The fact that you're asking me questions you already know the answer to, while continually avoiding direct questions such as "What would you suggest doing to make her safer," demonstrates that we've never had anything to talk about in the first place. You're a misogynistic creep who talks out of both sides of his mouth.

If you are really unable to (or are afraid to) answer that question in the positive, I pray that you never have any children.

However, I would prefer to give you the benefit of the doubt and assume that you've just gotten caught up in the usual Internet bullshit and would in fact try to protect your daughter from rape. We'll see.
 
Which you couldn't respond to in a logical manner. Except calling me names.
I get off the fast lane while driving within the speed limit, to an idiot flashing behind me to exceed the speed limit. I give up my right, give up the lawful thing to do, to the unlawful and idiotic.
And it's the smart thing to do.
Because as LG put it so eloquently, and offended Bells with his logic he baffled her, apparently the same way I baffled you;
Do you prefer to be right, or dead?

This is hysterical. The dichotomy is between being right and safe, not right and dead. Though it speaks volumes of your stunning lack of intellect that you not only failed to realize how nonsensical the question was, but even went on to repeat it, praising its "eloquence." What a joke.

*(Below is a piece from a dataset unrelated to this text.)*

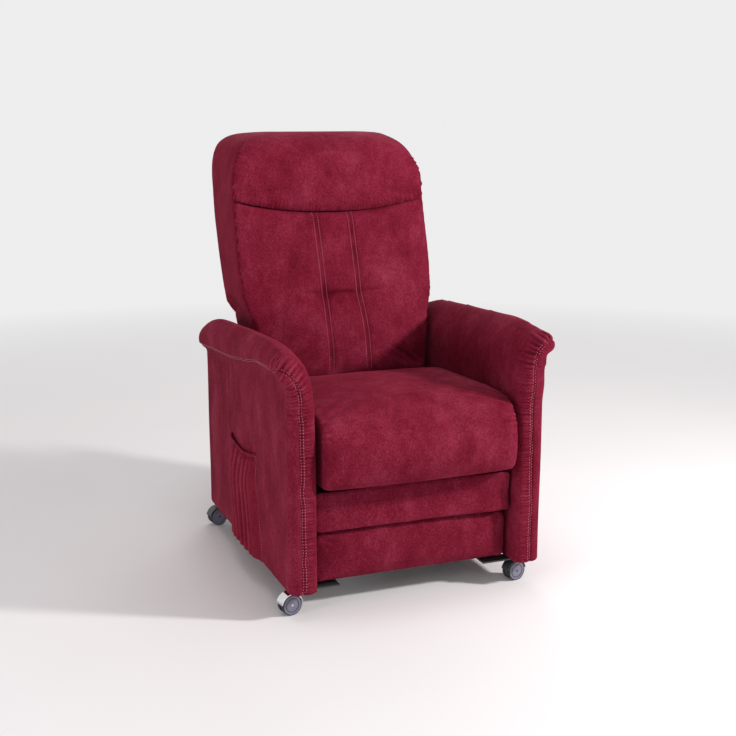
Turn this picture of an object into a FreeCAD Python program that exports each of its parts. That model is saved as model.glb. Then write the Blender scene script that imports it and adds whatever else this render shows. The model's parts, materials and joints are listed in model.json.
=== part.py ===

Had it been phrased properly on the website it originated from, the question would have looked like this: Would you rather be right and raped, or quiet and safe?

Now, if I was the son or husband or brother of any of you, what would you say to me?
Bells? Balerion?

I would disown you.
 
If you are really unable to (or are afraid to) answer that question in the positive, I pray that you never have any children.

However, I would prefer to give you the benefit of the doubt and assume that you've just gotten caught up in the usual Internet bullshit and would in fact try to protect your daughter from rape. We'll see.

Feel free to address any of the questions you've ducked along the way first, then we can talk about answering ridiculous, and ultimately rhetorical questions.
 
Feel free to address any of the questions you've ducked along the way first

As soon as you answer the two direct questions I asked you, which you apparently know the answer to. If you can't even answer two yes or no questions then there's no point in going any further.

If you are willing to answer those questions then I will be happy to answer yours.